Gość zginął bo jechali za szybko w miejscu do tego nie przystosowanym, koniec kropka. Sami są przyczyną własnej tragedii. Jak by szary Kowalski rozmazał się w podobny sposób to gotów jestem stwierdzić że znaczna większość użytkowników cieszyła by się że nie zabrał ze sobą nikogo więcej. No ale jako Paul był osobą publiczną to nic tylko czekać na stworzenie święta ku jego pamięci oraz ogłoszenia dnia w którym miał miejsce wypadek tragedia współczesnego kina.
Podobna sytuacja była w wątku o sterylizacji kotów. Nie znam się na tym a brnąłem w dyskusję jak głupi.
Miło to czytać, nawet po paru miesiącach. Sporo nerwów tam wówczas straciłem, ale efekt jest. Gratuluję i dziękuję jednocześnie.

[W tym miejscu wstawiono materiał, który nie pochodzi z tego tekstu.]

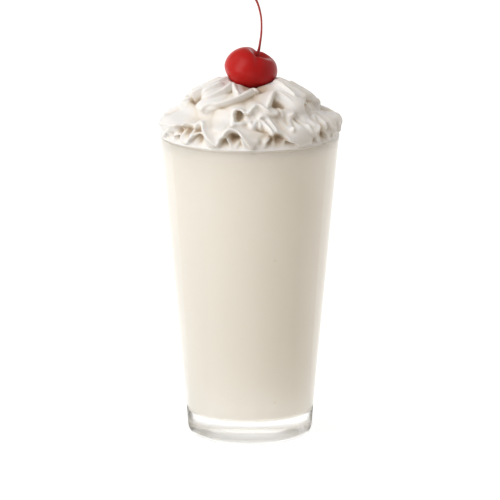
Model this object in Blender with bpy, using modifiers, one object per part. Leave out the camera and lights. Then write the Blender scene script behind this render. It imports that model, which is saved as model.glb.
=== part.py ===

Gooby plz, najpierw na siebie plujecie a teraz lizecie po jajkach?
Chcialbyn zobaczyc taki wątek zalozony przez Soulcatchera
^ Gooby plz, najpierw na siebie plujecie a teraz lizecie po jajkach?
No u ciebie to jest zawsze tylko ta pierwsza część zdania :)
Soul ma immunitet :P
qverty-> Wszyscy wiemy, że Ciebie nie stać na taki gest.
Po pierwsze rodzice nie nauczyli Cie kultury, a po drugie nie masz na to odwagi.
Przyznawanie się do swoich błędów i przepraszanie jest bardzo dobrym zachowaniem jeśli chodzi o funkcjonowanie w społeczeństwie.
Domyślam się, że mogłeś o tym nie wiedzieć i dlatego strugasz pajaca dlatego nie będę od Ciebie wymagał żadnych takich zachowań.
W ogóle jedyne czego od Ciebie można wymagać to utrzymywania funkcji życiowych.
W kwestii lizania po jajkach: hmm zazdrosny? Jak Ci na tym zależy to muszę Cię zmartwić, pomyliłeś fora internetowe. Ale nic się nie bój w internecie na pewno znajdziesz jakiś chętnych chłopaków to "towarzystwa".
Teraz się przyznajesz, a za dwa tygodnie znowu będziesz robił to samo. Po czym znowu będziesz przepraszał.